И такъ, если изѣстное благо достигается не прямою дорогою, не средствами, солидарными съ понятiемъ о благѣ, но прямо ему противуположными, то достиженiе главной цѣли (блага) дѣлается затруднительно потому, что тратятся силы: во 1-хъ на приневоливанiе, такъ сказать, себя къ побочной дѣятельности, — какъ къ средству къ достиженiю цѣли, и во 2-хъ на самую эту побочную дѣятельность.

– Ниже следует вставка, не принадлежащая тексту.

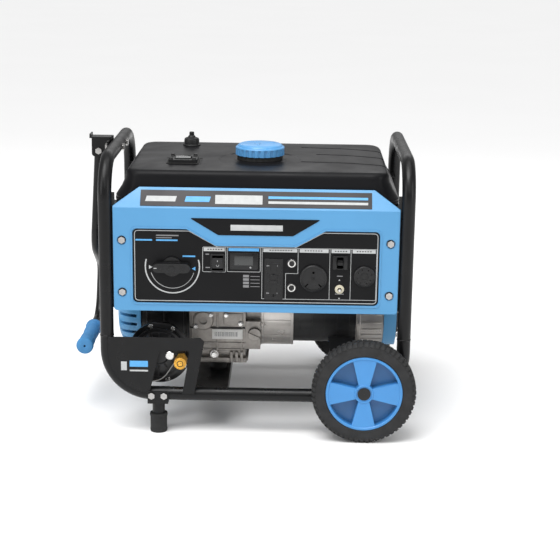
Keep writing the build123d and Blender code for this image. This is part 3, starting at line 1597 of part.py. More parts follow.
with BuildPart() as regulator:
    with BuildSketch(front_plane(-regulator_front + regulator_depth)):
        with Locations((regulator_x, regulator_z)):
            Circle(regulator_body_d / 2)
    extrude(amount=regulator_depth)
    flange_mid_y = -regulator_front + regulator_depth / 3
    with BuildSketch(front_plane(flange_mid_y)):
        with Locations((regulator_x, regulator_z)):
            Circle(regulator_d / 2)
    extrude(amount=regulator_flange)
    with BuildSketch(front_plane(flange_mid_y)):
        for angle in regulator_leg_angles:
            leg_x = regulator_x + regulator_body_d / 2 * cos(radians(angle))
            leg_z = regulator_z + regulator_body_d / 2 * sin(radians(angle))
            with Locations((leg_x, leg_z - regulator_leg_d)):
                Circle(regulator_leg_d / 2)
    extrude(amount=flange_mid_y - gas_back_y)
regulator.part.label = "regulator"
export_step(regulator.part, "parts/regulator.step")

inlet_x = left_x + inlet_inset
hex_front_y = -regulator_front - inlet_hex_length

with BuildPart() as gas_inlet:
    with BuildSketch(front_plane(-regulator_front)):
        with Locations((inlet_x, inlet_z)):
            RegularPolygon(inlet_hex_af / 2, 6, major_radius=False)
    extrude(amount=inlet_hex_length)
    with BuildSketch(front_plane(hex_front_y)):
        with Locations((inlet_x, inlet_z)):
            Circle(inlet_nose_d / 2)
    extrude(amount=inlet_nose_length)
gas_inlet.part.label = "gas_inlet"
export_step(gas_inlet.part, "parts/gas_inlet.step")

ring_front_y = hex_front_y - leash_ring_thick

with BuildPart() as gas_cap:
    with BuildSketch(front_plane(ring_front_y - control_gap)):
        with Locations((inlet_x, inlet_z)):
            Circle(gas_cap_d / 2)
    extrude(amount=inlet_nose_length + control_gap)
    with BuildSketch(front_plane(ring_front_y - control_gap)):
        with Locations((inlet_x, inlet_z)):
            Circle(inlet_nose_d / 2 + gas_cap_wall_clearance)
    extrude(amount=inlet_nose_length - leash_ring_thick + control_gap, mode=Mode.SUBTRACT)
gas_cap.part.label = "gas_cap"
export_step(gas_cap.part, "parts/gas_cap.step")

with BuildPart() as cap_leash:
    with BuildSketch(front_plane(hex_front_y)):
        with Locations((inlet_x, inlet_z)):
            Circle(leash_ring_d / 2)
            Circle(inlet_nose_d / 2, mode=Mode.SUBTRACT)
    extrude(amount=leash_ring_thick)
    leash_y = hex_front_y - leash_ring_thick / 2
    leash_start = (inlet_x - leash_ring_d / 2 + leash_d / 2, leash_y, inlet_z)
    leash_end = (
        left_x + window_left_bottom - leash_button_d / 2,
        gas_back_y + leash_ring_thick / 2,
        gas_bottom + leash_button_rise,
    )
    leash_mid = (
        (leash_start[0] + leash_end[0]) / 2 + leash_d,
        leash_y - leash_d,
        leash_end[2] - leash_d,
    )
    with BuildLine() as route:
        FilletPolyline(leash_start, leash_mid, leash_end, radius=leash_bend_r)
    with BuildSketch(Plane(origin=route.line @ 0, z_dir=route.line % 0)):
        Circle(leash_d / 2)
    sweep(path=route.line)
    with BuildSketch(front_plane(gas_back_y + leash_ring_thick)):
        with Locations((leash_end[0], leash_end[2])):
            Circle(leash_button_d / 2)
    extrude(amount=leash_ring_thick)
cap_leash.part.label = "cap_leash"
export_step(cap_leash.part, "parts/cap_leash.step")
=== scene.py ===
import math
import bmesh
import bpy
from mathutils import Matrix, Vector


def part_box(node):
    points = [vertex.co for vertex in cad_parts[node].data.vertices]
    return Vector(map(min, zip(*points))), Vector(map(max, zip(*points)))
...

И если всѣ стремленiя человѣка къ извѣстной цѣли, сопровождаемыя желанiемъ скрытности, заключаютъ въ себѣ двѣ цѣли: цѣль сдѣлать извѣстное дѣло и цѣль скрыть его, то каждый шагъ къ достиженiю главной цѣли замедляется въ тотъ же моментъ времени необходимостью сохранить тайну, и человѣкъ дѣлаетъ двойную работу, тратитъ неестественно силы, а продолжительная ненормальная трата силъ влечетъ за собою слабость, упадокъ, недостатокъ силъ для обсужденiя, направленiя и исполненiя своей дѣятельности: по обѣимъ дорогамъ работа идетъ неумно.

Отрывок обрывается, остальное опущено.